I can’t remember a time in my life when more people are on edge. Short fuses and strong emotions don’t mix. Everywhere I look, people are either ready to pop a vein in their heads or to bury those same heads in their hands out of fear or sorrow.

In the last few days, I have had numerous encounters with people who appear to be losing it. What’s even stranger is that I spent most of last week at home sick. That makes the percentage of tense encounters even higher.

While I’m not one for end times speculations, it sure seems to me that the time before the Lord returns is running out. Reading the biblical descriptions of what people will be like in those days reads like America 2010.

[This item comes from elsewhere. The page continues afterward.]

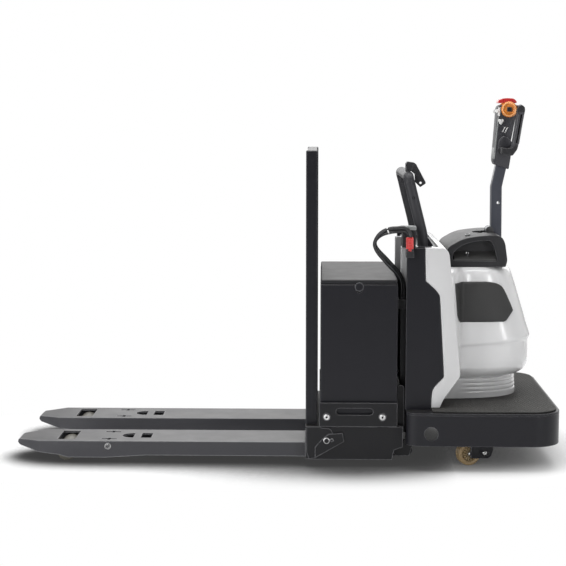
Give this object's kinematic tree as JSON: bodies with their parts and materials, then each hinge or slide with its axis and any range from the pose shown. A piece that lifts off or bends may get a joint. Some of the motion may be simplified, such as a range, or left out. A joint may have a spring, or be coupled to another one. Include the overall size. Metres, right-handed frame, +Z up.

Which is why,  more than ever, the Church needs to be at its most humble, winsome, and loving. We cannot be the angry, fearful, hateful people. Because we are called to be like the Lord, and the Lord is a rock and sure foundation, we need to look like Him in the eyes of desperate, angry, fearful people. We must be solid, but humbly so. We must turn the other cheek more than ever before and refuse to dish back what is dished out to us. We must be willing to accept being called wrong even when we are right. We simply cannot afford to repay anger with anger and fear with fear.

How do we get the American Church to that point? The only answer is to die to self.

Fact is, dying to self is pretty much the answer to 90 percent of the questions and issues that face Christians living in these times. If we only live to preserve our material goods, our status, and our positions on negotiable issues, if we live only to ensure that we always look good in the world’s eyes, then we will fail to stake out the higher ground and only descend into the madness around us.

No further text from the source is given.